Because of the need to provide mutually compatible versions of a huge range of software, and to ensure compliance with all kinds of other norms established by distributions (which may range from philosophical policies like free software to rules on the layout of configuration files), putting new software into Linux distributions can be… painful. For software maintainers, it means dealing with a bunch of distributions using a bunch of old versions with various specific build and configuration quirks. For distribution and package maintainers, it means bending all kinds of upstream software into compliance with distribution policy and figuring out version and dependency problems. It’s all a lot of work, and while there are some norms, in practice it’s sort of a wild scramble to do the work to make all this happen. Software developers that want their software to be widely used have to put up with distros. Distros that want software have to put up with software developers. Everyone gets mad.
Naturally there have been various attempts to ease these problems. Naturally they are indeed various and the community has not really consolidated on any one approach. In the desktop environment, Flatpak, Snap, and AppImage are all distressingly common ways of distributing software. The images or applications for these systems package the software complete with its dependencies, providing a complete self-contained environment that should work correctly on any distribution. The fact that I have multiple times had to unpack flatpaks and modify them to fix dependencies reveals that this concept doesn’t always work entirely as advertised, but to be fair that kind of situation usually crops up when the software has to interact with elements of the system that the runtime can’t properly isolate them from. The video stack is a classic example, where errant OpenGL libraries in packages might have to be removed or replaced for them to function with your particular graphics driver.
Still, these systems work reasonably well, well enough that they continue to proliferate. They are greatly aided by the nature of the desktop applications for which they’re used (Snapcraft’s system ambitions notwithstanding). Desktop applications tend to interact mostly with the user and receive their configuration via their own interface. Limiting the interaction surface mostly to a GUI window is actually tremendously helpful in making sandboxing feasible, although it continues to show rough edges when interacting with the file system.
I will note that I’m barely mentioning sandboxing here because I’m just not discussing it at the moment. Sandboxing is useful for security and even stability purposes, but I’m looking at these tools primarily as a way of packaging software for distribution. Sandboxed software can be distributed by more conventional means as well, and a few crusty old packages show that it’s not as modern of a concept as it’s often made out to be.
Anyway, what I really wanted to complain a bit about is the realm of software intended to be run on servers. Here, there is a clear champion: Docker, and to a lesser degree the ecosystem of compatible tools like Podman. The release of Docker lead to a surprisingly rapid change in what are widely considered best practices for server operations. While Docker images a means of distributing software first seemed to appeal mostly to large scalable environments with container orchestration, it sort of merged together with ideas from Vagrant and others to become a common means of distributing software for developer and single-node use as well.
Today, Docker is the most widespread way that server-side software is distributed for Linux. I hate it.
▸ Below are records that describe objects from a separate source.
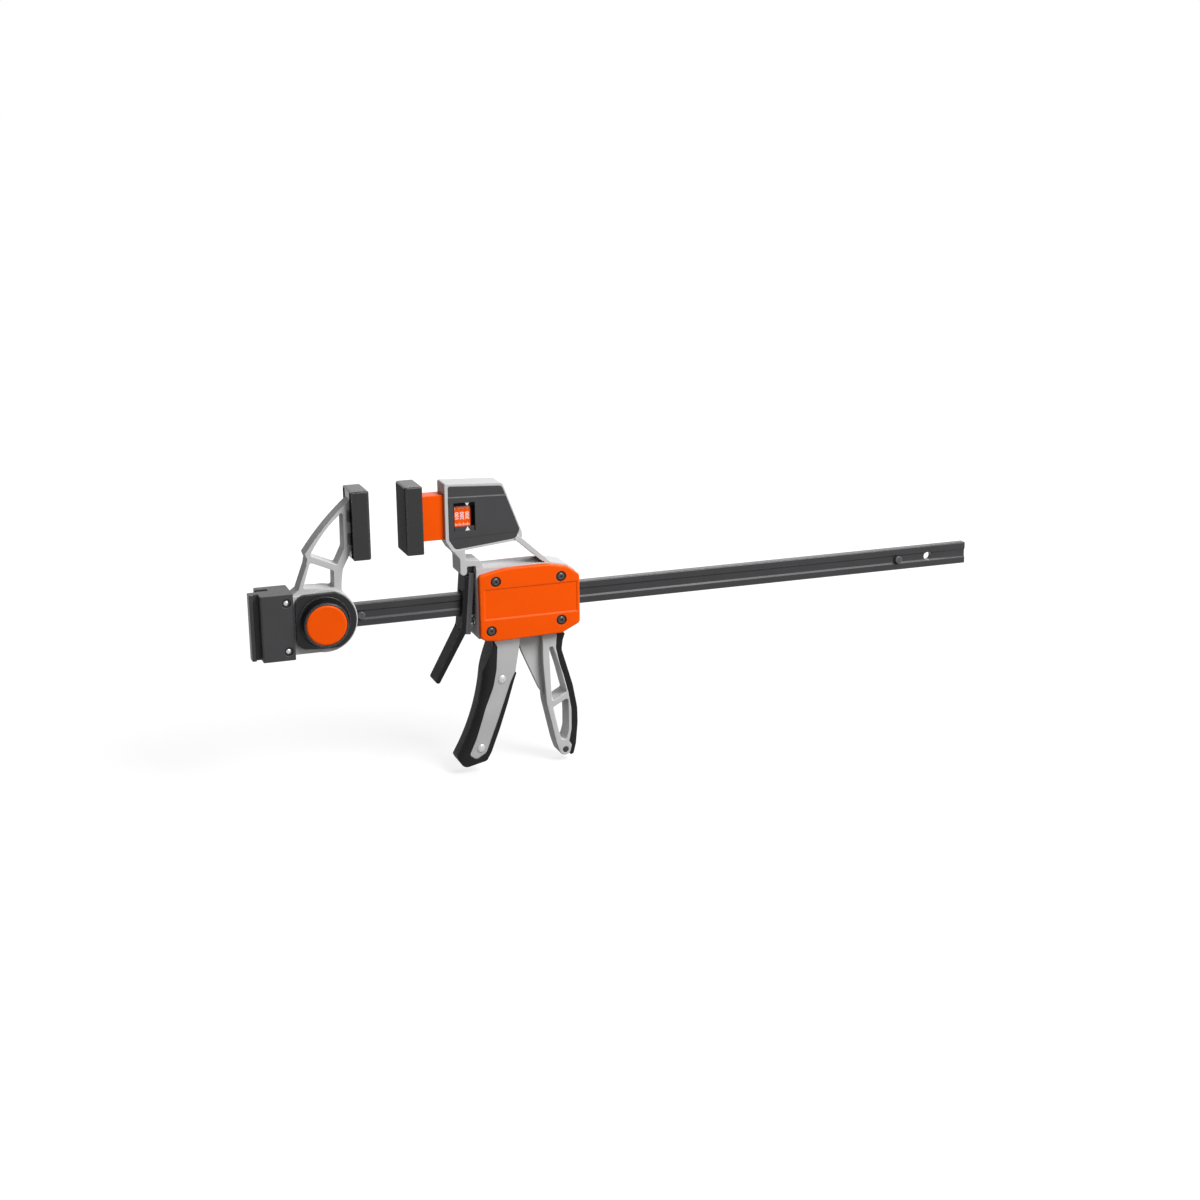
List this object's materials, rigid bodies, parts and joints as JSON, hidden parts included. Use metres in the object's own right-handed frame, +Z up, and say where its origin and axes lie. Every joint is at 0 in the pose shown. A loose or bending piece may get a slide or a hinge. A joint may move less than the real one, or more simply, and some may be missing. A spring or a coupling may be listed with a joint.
{
  "type": "quick release bar clamp",
  "caption": "One-handed bar clamp: a fixed jaw pinned to a grooved steel bar, and a trigger-driven head with a pressure gauge, release lever and padded jaws.",
  "frame": {"origin": "centre of the fixed jaw pad's clamping face", "axes": "+X along the bar from the fixed jaw to the moving jaw, out of the fixed pad's face; +Y towards the back of the clamp, across the bar; +Z up from the bar to the jaws"},
  "size_m": [0.6381, 0.0414, 0.2428],
  "materials": {
    "dark_steel": "black oxide steel, satin",
    "bright_steel": "zinc plated steel",
    "satin_steel": "stamped sheet steel, satin",
    "cast_silver": "die cast metal under light silver paint",
    "black_plastic": "moulded glass filled plastic, fine texture",
    "black_pad": "firm non-marring pad",
    "black_rubber": "soft moulded grip",
    "orange_plastic": "moulded plastic, soft gloss",
    "dark_screw": "black oxide screws"
  },
  "bodies": {
    "frame": {"bar": "dark_steel", "stop_pins": "dark_steel", "fixed_jaw": "cast_silver", "fixed_pad": "black_pad", "end_coupler": "black_plastic", "coupler_screws": "bright_steel", "knob_plate": "black_plastic", "plate_screws": "bright_steel"},
    "jaw_knob": {"knob": "black_plastic", "knob_disc": "orange_plastic", "lock_pin": "bright_steel", "knob_spring": "bright_steel"},
    "head": {"head_casting": "cast_silver", "handle": "cast_silver", "housing_panel_front": "black_plastic", "housing_panel_back": "black_plastic", "side_cover_front": "orange_plastic", "side_cover_back": "orange_plastic", "cover_screws": "dark_screw", "handle_strip": "black_rubber", "handle_pin": "black_plastic", "gauge_pin": "bright_steel", "pivot_pin": "bright_steel"},
    "gauge": {"moving_pad": "black_pad", "gauge_block": "orange_plastic", "gauge_spring": "bright_steel"},
    "trigger": {"trigger_plate_front": "satin_steel", "trigger_plate_back": "satin_steel", "trigger_grip": "black_rubber", "trigger_rivets": "bright_steel", "trigger_cam": "bright_steel", "cam_rivet": "bright_steel"},
    "drive": {"drive_plates": "dark_steel", "drive_spring": "bright_steel"},
    "release": {"release_lever": "black_plastic", "brake_plates": "dark_steel", "lever_rivets": "dark_steel", "brake_spring": "bright_steel"}
  },
  "joints": [
    {"name": "head_slide", "type": "slide", "parent": "frame", "child": "head", "axis": [1, 0, 0], "range_m": [-0.0282, 0.298]},
    {"name": "trigger_squeeze", "type": "hinge", "parent": "head", "child": "trigger", "pos_m": [0.118, 0, -0.0539], "axis": [0, -1, 0], "range_deg": [0, 13], "stiffness_Nm_per_rad": 3, "springref_deg": -14.32},
    {"name": "drive_advance", "type": "slide", "parent": "head", "child": "drive", "axis": [1, 0, 0], "range_m": [0, 0.0049], "deforming": ["drive_spring"]},
    {"name": "release_pull", "type": "hinge", "parent": "head", "child": "release", "pos_m": [0.0837, 0, -0.0449], "axis": [0, -1, 0], "range_deg": [0, 5], "stiffness_Nm_per_rad": 1.2, "springref_deg": -11.46, "deforming": ["brake_spring"]},
    {"name": "gauge_press", "type": "slide", "parent": "head", "child": "gauge", "axis": [1, 0, 0], "range_m": [0, 0.006], "stiffness_N_per_m": 2000, "springref_m": -0.002, "deforming": ["gauge_spring"]},
    {"name": "knob_pull", "type": "slide", "parent": "frame", "child": "jaw_knob", "axis": [0, -1, 0], "range_m": [0, 0.008], "stiffness_N_per_m": 800, "springref_m": -0.003, "deforming": ["knob_spring"]}
  ],
  "couplings": [
    {"joint": "drive_advance", "follows": "trigger_squeeze", "m_per_rad": 0.0215}
  ]
}
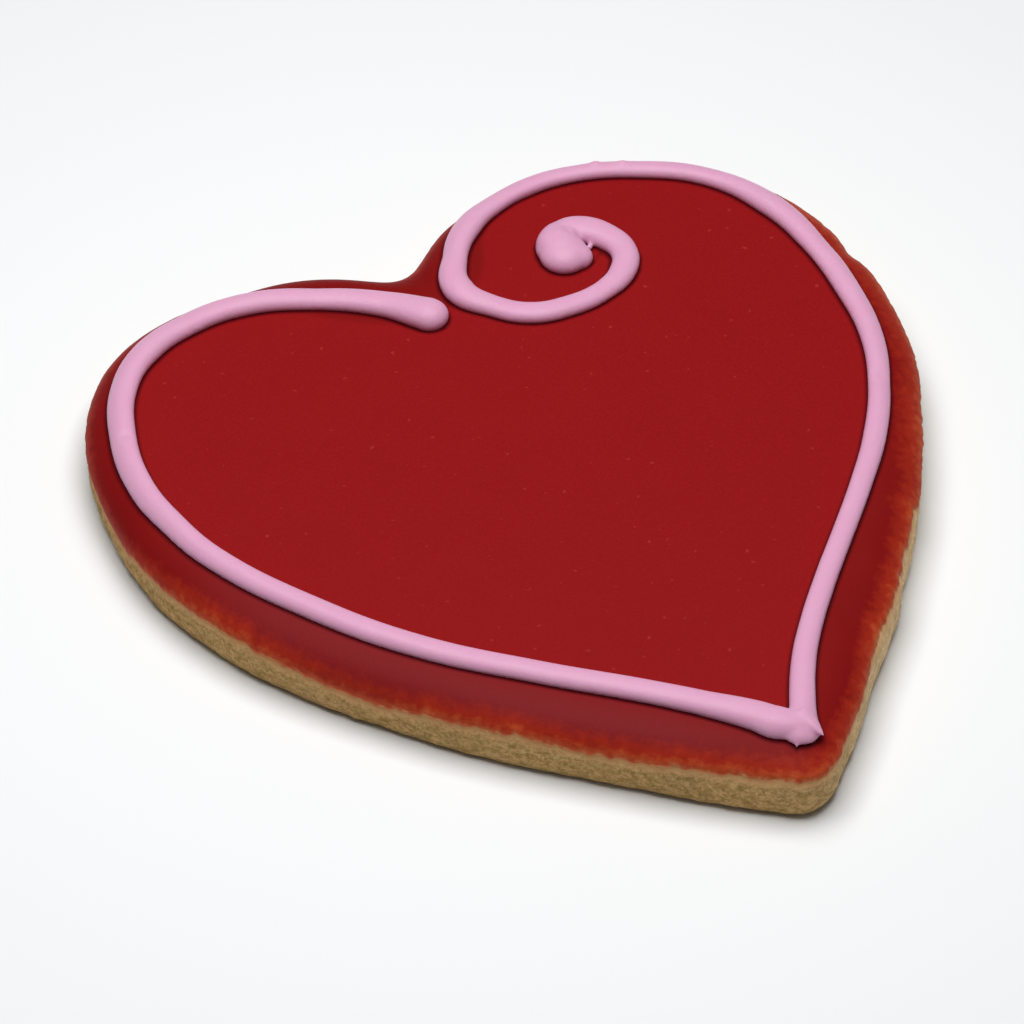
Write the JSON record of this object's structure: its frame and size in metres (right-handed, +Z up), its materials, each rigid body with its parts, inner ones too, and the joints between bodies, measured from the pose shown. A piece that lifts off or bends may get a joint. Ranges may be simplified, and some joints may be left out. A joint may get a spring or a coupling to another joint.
{
  "type": "iced sugar cookie",
  "caption": "Heart-shaped sugar cookie with a smooth coat of red icing and a piped pink outline that ends in a curl.",
  "frame": {"origin": "middle of the cookie's footprint, on the surface that it lies on", "axes": "+Z up through the iced face, -Y towards the tip of the heart, +Y towards its two lobes"},
  "size_m": [0.0901, 0.0943, 0.0102],
  "materials": {
    "biscuit": "baked, fine open crumb, matte",
    "red_icing": "set sugar icing, satin",
    "pink_icing": "set sugar icing, smooth, soft sheen"
  },
  "bodies": {
    "root": {"biscuit": "biscuit", "red_icing": "red_icing", "pink_piping": "pink_icing"}
  },
  "joints": []
}
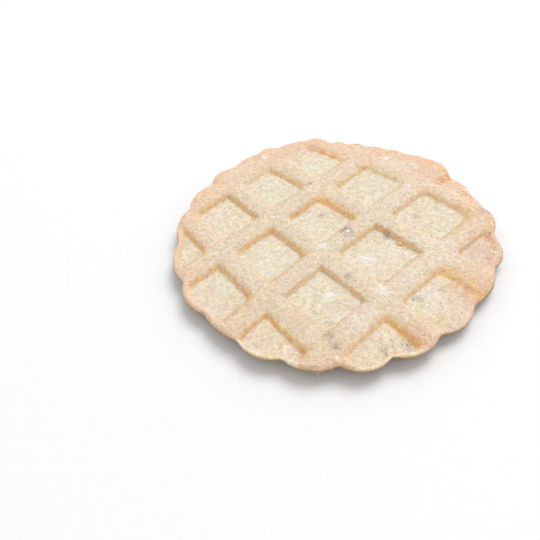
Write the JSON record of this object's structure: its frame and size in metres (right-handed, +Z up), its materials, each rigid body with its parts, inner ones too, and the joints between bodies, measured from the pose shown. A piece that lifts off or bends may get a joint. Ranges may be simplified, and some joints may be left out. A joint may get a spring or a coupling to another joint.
{
  "type": "anise biscuit",
  "caption": "Round scallop-edged biscuit with a diagonal lattice of ribs and shallow square pits pressed into its top, and a flat underside.",
  "frame": {"origin": "on the underside, in the middle of the bounding box", "axes": "+Z up out of the latticed top; the ribs run at 45 degrees to X and Y; -Y is the side that faces the viewer"},
  "size_m": [0.0676, 0.0674, 0.0046],
  "materials": {
    "crust": null
  },
  "bodies": {
    "root": {"biscuit": "crust"}
  },
  "joints": []
}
This is not a criticism of containers in general. Containerization is a wonderful thing with many advantages, even if the advantages over lightweight VMs are perhaps not as great as commonly claimed. I’m not sure that Docker has saved me more hours than it’s cost, but to be fair I work as a DevOps consultant and, as a general rule, people don’t get me involved unless the current situation isn’t working properly. Docker images that run correctly with minimal effort don’t make for many billable hours.
What really irritates me these days is not really the use of Docker images in DevOps environments that are, to some extent, centrally planned and managed. The problem is the use of Docker as a lowest common denominator, or perhaps more accurately lowest common effort, approach to distributing software to end users. When I see open-source, server-side software offered to me as a Docker image or–even worse—Docker Compose stack, my gut reaction is irritation. These sorts of things usually take longer to get working than equivalent software distributed as a conventional Linux package or to be built from source.
But wait, how does that happen? Isn’t Docker supposed to make everything completely self-contained? Let’s consider the common problems, something that I will call my Taxonomy of Docker Gone Bad.
Configuration
One of the biggest problems with Docker-as-distribution is the lack of consistent conventions for configuration. The vast majority of server-side Linux software accepts its configuration through an ages-old technique of reading a text file. This certainly isn’t perfect! But, it is pretty consistent in its general contours. Docker images, on the other hand…
If you subscribe to the principles of the 12-factor-app, the best way for a Docker image to take configuration is probably via environment variables. This has the upside that it’s quite straightforward to provide them on the command line when starting the container. It has the downside that environment variables aren’t great for conveying structured data, and you usually interact with them via shell scripts that have clumsy handling of long or complicated values. A lot of Docker images used in DevOps environments take their configuration from environment variables, but they tend to make it a lot more feasible by avoiding complex configuration (by assuming TLS will be terminated by “someone else” for example) or getting a lot of their configuration from a database or service on the network.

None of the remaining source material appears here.